It's a great question and it's one of a broader perspective, given the premise of the question. COVID-19 has had unprecedented impacts in terms of how devastating it's been for Canada, for Canadians and for those around the world, and in what it's required in terms of government decision-making.
I've been a public servant for over 30 years and I have never seen anything like this, where essentially over the whole year the federal government, all of the provincial governments and governments around the world have had to make what would have been, before COVID, unimaginably quick and aggressive decisions to protect public health. It's been going on all year, so it's hard to find words to describe it.
To come back to the question about the most recent changes, it is a great example. That is simply one chapter in a very long book of difficult surprises and new developments that have to be responded to immediately.
I remember when the news broke about the U.K. variant of concern. That was just a couple of days before Christmas and it shocked the world. The implications of it have been destabilizing for the global fight against COVID. Within hours there were high-level meetings and discussions and analysis and examination of options. Within a number of hours, the government took action and we implemented, quite frankly, an unprecedented measure, which was to use the assessment done over the last 24 hours—during the day and over the night—from the chief public health officer of Canada, and combine the authorities of the Quarantine Act and the Aeronautics Act to actually ban all direct flights from the U.K.
That's something we've never done before for a public health reason, and we did it very quickly based on analysis that was done in a very compressed period to deal with that variant of concern.
We followed that up with an announcement on December 31. We already had strict travel measures—the 14-day quarantine and some of the toughest international travel measures in the world—and we immediately added, with essentially one week's notice, a requirement for pre-board COVID testing for all international arrivals into Canada. We worked with the industry and we consulted with them but on a very compressed timeline.
I would say that we knew it would be challenging for the industry to implement this on such an accelerated schedule, but we also felt it was imperative to do so in terms of protecting public health. I would say we are very appreciative and we recognize that the industry did a great job. There was a very rapid phase-in of that. We moved very quickly to a very high level of compliance, and that's become a significant new measure to protect public health.
In regular, as you might call it, public health peacetime, it would be unimaginable that we would so quickly put in place a measure and impose it, and so dramatically change the requirements regarding what airlines do to screen passengers from 57 countries that have flights to Canada, but it became not just something that was imaginable but something that happened under COVID.
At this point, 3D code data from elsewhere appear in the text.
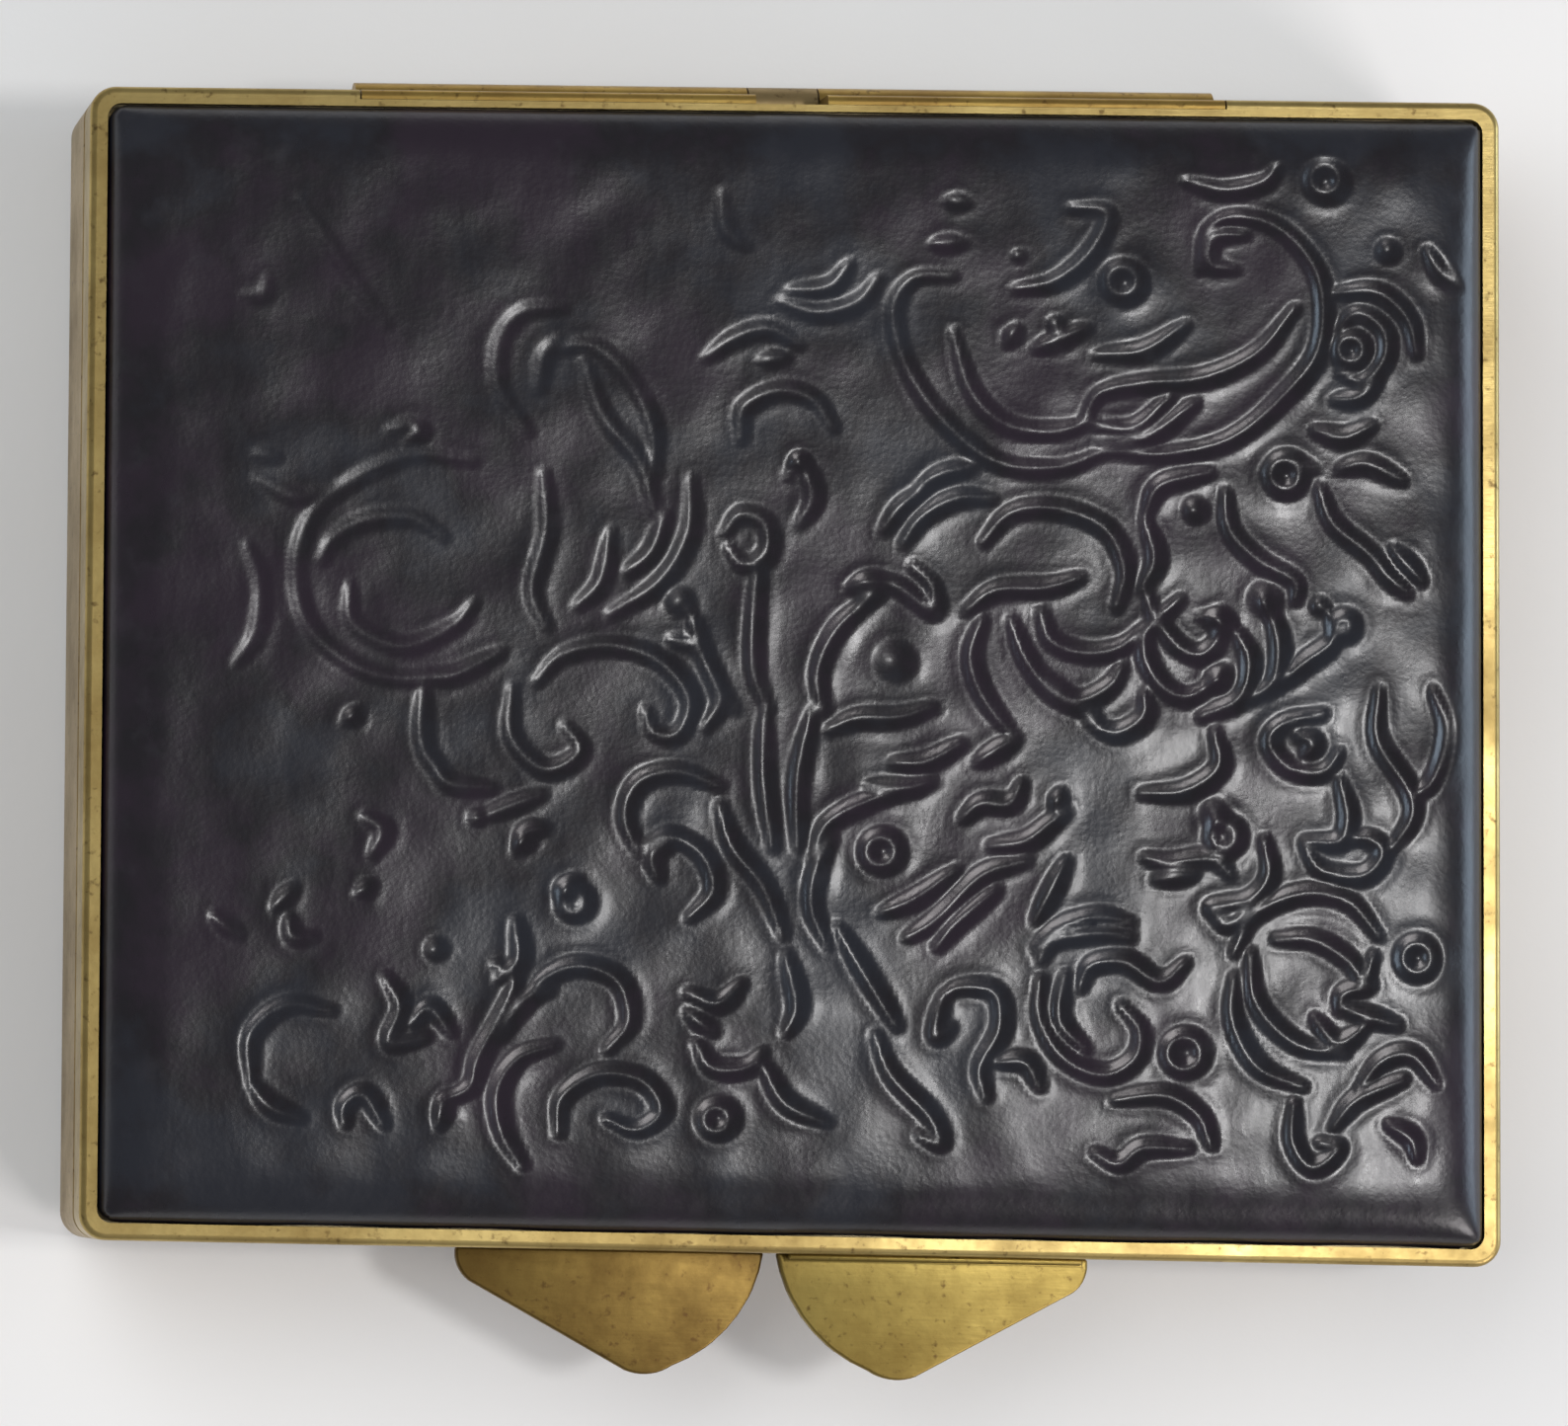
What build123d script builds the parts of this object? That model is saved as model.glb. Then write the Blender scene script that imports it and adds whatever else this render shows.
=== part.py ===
from build123d import *

import os

# A slim leather-covered vanity trinket box, closed, resting on its flat underside.
#
# Frame: +X runs along the width, +Y points to the hinge at the back, +Z is up. The origin is the
# centre of the flat underside of the base leather. All sizes are in millimetres.

# ---------------------------------------------------------------- driving sizes
case_width = 80.0
case_depth = 66.3
corner_radius = 1.5
base_bulge = 1.2  # how far the base leather stands below its frame
base_height = 8.0
parting_gap = 0.1
lid_height = 3.4
lid_bulge = 2.6  # how far the lid leather stands above its frame
lid_wall = 0.6
base_wall = 0.75
lip_width = 1.0  # the turned-in edge that grips the leather, from the outer face
lip_thickness = 0.6
rim_round = 0.4
leather_thickness = 0.5
plate_thickness = 0.5
fit_gap = 0.1

barrel_radius = 1.05
barrel_inset = 0.2  # how far the hinge axis lies inside the back face
pin_radius = 0.5
knuckle_bore_radius = 0.55
barrel_clearance = 0.15
barrel_half_length = 24.5
centre_knuckle_half = 1.95
knuckle_gap = 0.1
leaf_drop = 0.25  # from the barrel down to the top of the base leaf

# ---------------------------------------------------------------- levels
base_top = base_bulge + base_height
lid_bottom = base_top + parting_gap
lid_top = lid_bottom + lid_height
back_y = case_depth / 2
front_y = -back_y
hinge_y = back_y - barrel_inset
hinge_z = base_top + parting_gap / 2
lid_leather_z = lid_top - lip_thickness - leather_thickness
lid_plate_z = lid_leather_z - plate_thickness
base_leather_z = base_bulge + lip_thickness
base_plate_z = base_leather_z + leather_thickness
base_floor_z = base_plate_z + plate_thickness
window_radius = 0.8

os.makedirs("parts", exist_ok=True)


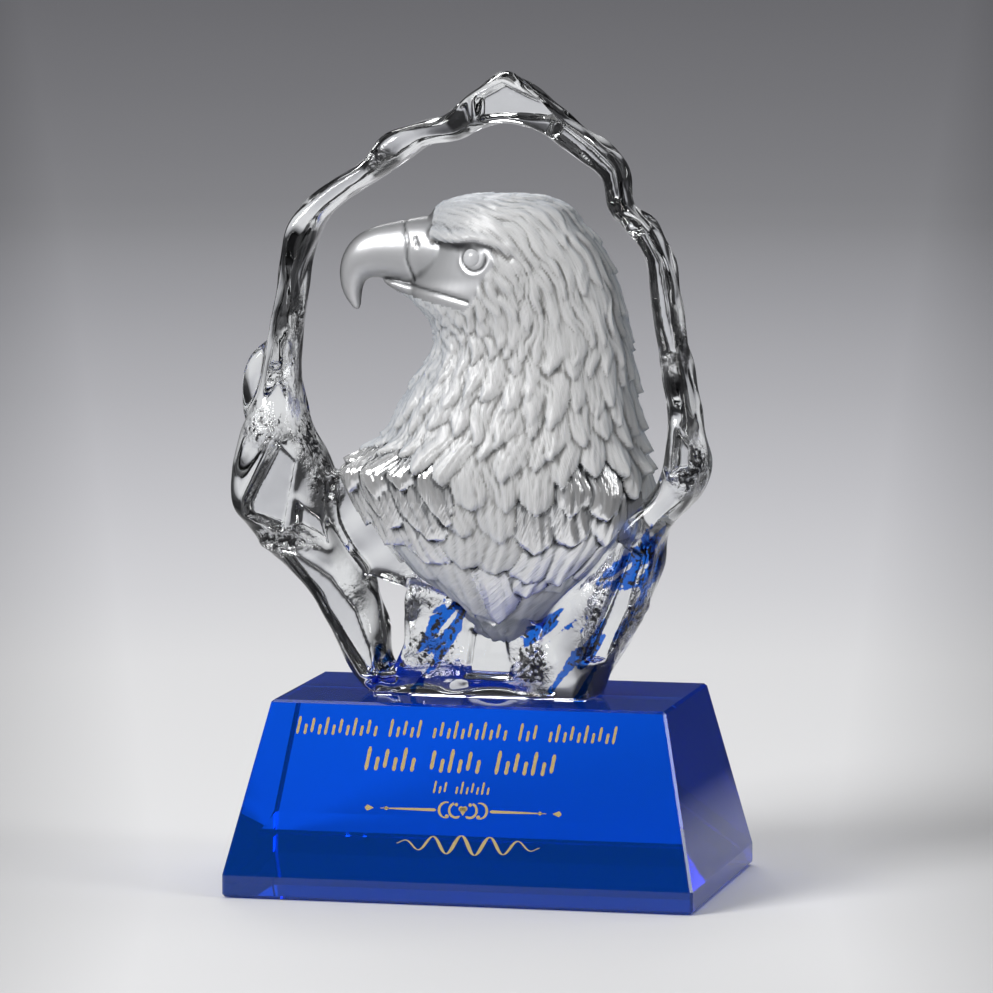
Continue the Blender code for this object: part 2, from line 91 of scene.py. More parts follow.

We've seen that happening in terms of the successive steps in measures that have been taken since the discovery of the U.K. variant of concern, the Brazilian variant of concern and the South African variant of concern. There has been a successive ramp-up of some very tough measures, such that now people arriving by air in Canada actually end up with three COVID tests before they're free and clear of quarantine. That is pretty stringent stuff, but it's to try to keep out the devastating effect of these variants of concern.